Beijing, China - A U.S. State Department report on China's controls of religious practices amounted to "groundless" interference in the country's internal affairs, a Chinese foreign ministry spokesman said late on Monday.
The Bush administration has made religion a focus of its international human rights agenda, and friction between Washington and Beijing over the issue has been growing.
The U.S. State Department's 2006 report on international religious freedom said China had failed to live up to promises to respect citizens' faith and persecutes Christians, Muslims and Tibetan Buddhists who refuse to accept official controls.

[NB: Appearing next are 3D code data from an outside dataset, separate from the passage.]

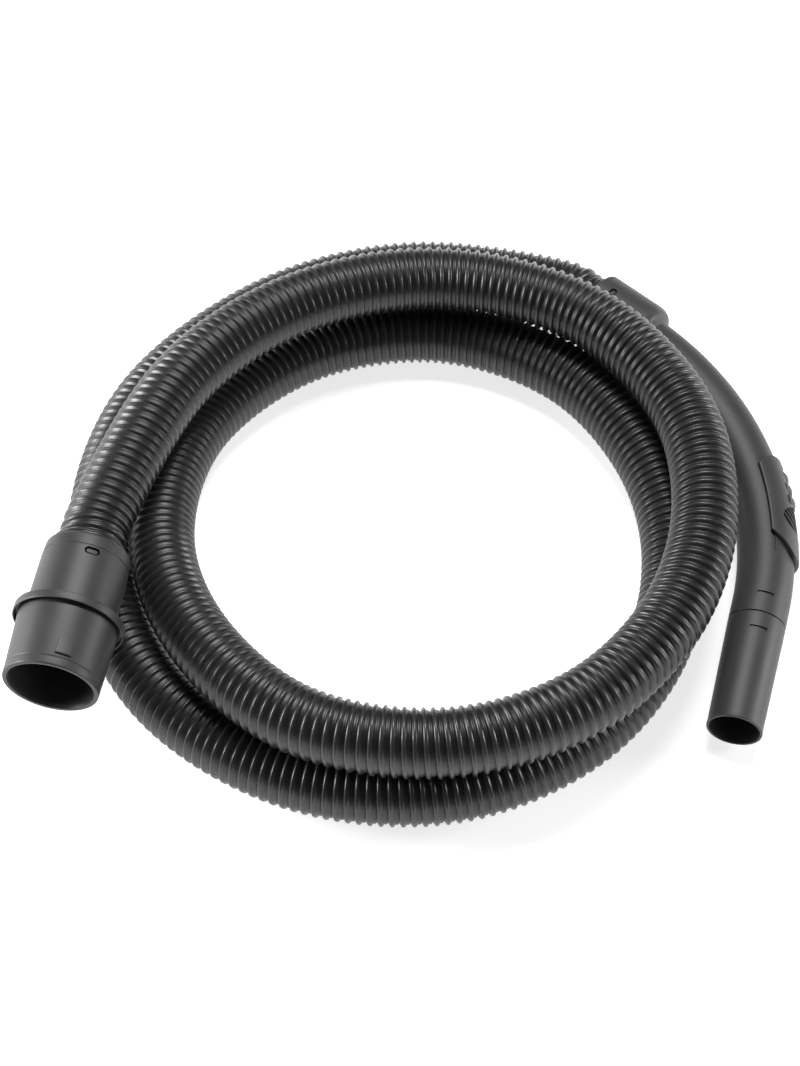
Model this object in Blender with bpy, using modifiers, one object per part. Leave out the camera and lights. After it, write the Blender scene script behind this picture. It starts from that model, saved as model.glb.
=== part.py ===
"""Vacuum hose: ribbed suction hose, machine connector and bent handle with an air slider.

Metres, +Z up, lying on the floor as it would be laid out: about two and a third turns of hose.
"""
import math

import bmesh
import bpy
from mathutils import Matrix, Vector

MM = 0.001

# hose
HOSE_RADIUS = 22.0 * MM
COIL_CENTRE = (19.7 * MM, -40.2 * MM)
POINT_STEP = 12.0            # degrees of turn between two points of the tube
END_GAP = 0.15 * MM          # half the gap between two lengths of the hose

# machine connector: the axis runs from the open mouth back to the hose
MOUTH = Vector((-226.1, -177.7, 69.0)) * MM
CONNECTOR_YAW = 9.5          # degrees, away from +Y towards +X
CONNECTOR_TILT = 2.35        # degrees, the hose end stands higher
CONNECTOR_LENGTH = 97.5 * MM
MARK_ANGLE = 19.2            # degrees, window and lug sit this far off the top
SWIVEL_BORE = 25.3 * MM
SLEEVE_OUTER = 24.8 * MM
SLEEVE_BORE = 22.35 * MM

# bent handle: a straight socket, one bend, a straight end
SOCKET = Vector((129.3, 164.6, 27.9)) * MM
HANDLE_HEADING = -42.0       # degrees from +X
HANDLE_CHORD = -77.4         # heading from the socket to the open end
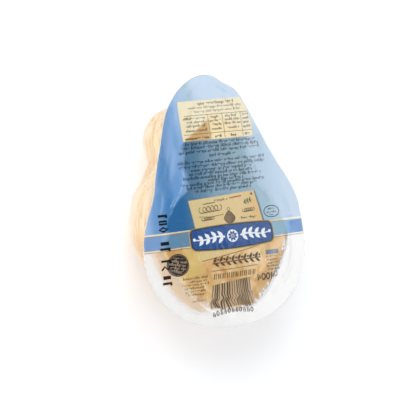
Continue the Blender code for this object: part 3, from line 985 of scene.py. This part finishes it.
def plaque(inset):
    """Outline of the rounded plaque, slightly barrelled, drawn in by inset."""
    x0, x1, r = -20.2 + inset, 27.0 - inset, max(3.1 - inset, 0.4)
    mid, half = 3.4, 23.6
    top = lambda x: 9.05 - inset + 0.9 * (1 - ((x - mid) / half) ** 2)
    low = lambda x: -1.45 + inset - 1.3 * (1 - ((x - mid) / half) ** 2)
    out = []
    for cx, cy, start in ((x1 - r, top(x1 - r) - r, 0.0), (x0 + r, top(x0 + r) - r, 0.5),
                          (x0 + r, low(x0 + r) + r, 1.0), (x1 - r, low(x1 - r) + r, 1.5)):
        for k in range(7):
            a = math.pi * (start + k / 12)
            out.append((cx + r * math.cos(a), cy + r * math.sin(a)))
        if start == 0.0:
            out += [(x, top(x)) for x in np.linspace(x1 - r, x0 + r, 22)[1:-1]]
        if start == 1.0:
            out += [(x, low(x)) for x in np.linspace(x0 + r, x1 - r, 22)[1:-1]]
    return out


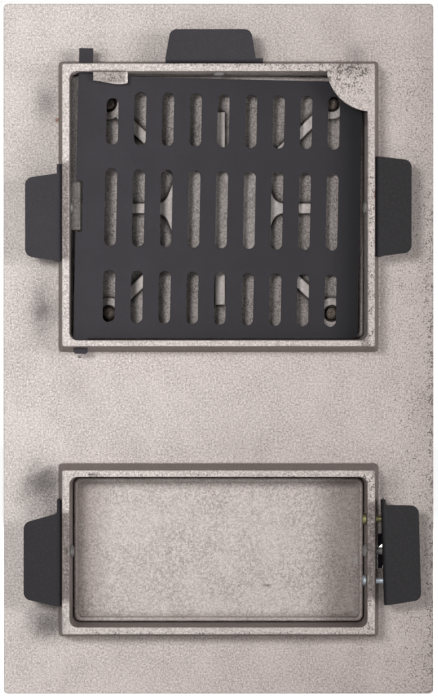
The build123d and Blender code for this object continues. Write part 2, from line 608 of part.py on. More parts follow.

"The government's respect for freedom of religion and freedom of conscience remained poor, especially for religious groups and spiritual movements that are not registered with the government," said the U.S. report released on Friday.
Chinese Foreign Ministry spokesman Qin Gang said the report "was a continuation of groundless accusations of China's policies on religion and ethnic minorities."
"It violates the basic rules of international relations and interferes in China's internal affairs," Qin said in a statement issued on the foreign ministry's Web site (www.fmprc.gov.cn).
China's officially atheist Communist leaders say its citizens are free to practice religion in places and ways approved by the state.
"In China, all ethnic groups and people in every region enjoy full freedom of religion and faith according to the law," Qin said.
China's latest counter-blast comes at a time when Beijing is increasingly wary of U.S.
President George W. Bush's religion-focused diplomacy, which he highlighted by meeting three Christian Chinese dissidents in the White House in May.
Late last month, the chief of China's State Administration for Religious Affairs, Ye Xiaowen, condemned the White House meeting and said friction over religion was overshadowing ties.
"In religious issues both sides are increasingly at odds," Ye said remarks published in the Hong Kong Singtao Daily on Sep. 1.
"This subject has become a major obstacle to constructive cooperation between China and the United States."
The State Department report said that while the number of religious believers in China continued to grow, members of churches, mosques and temples that reject state control face harassment, even imprisonment.
"The level of repression in Tibetan areas remained high," the report said of the region where many Buddhists remain faithful to the exiled Dalai Lama, who China calls a dangerous political separatist.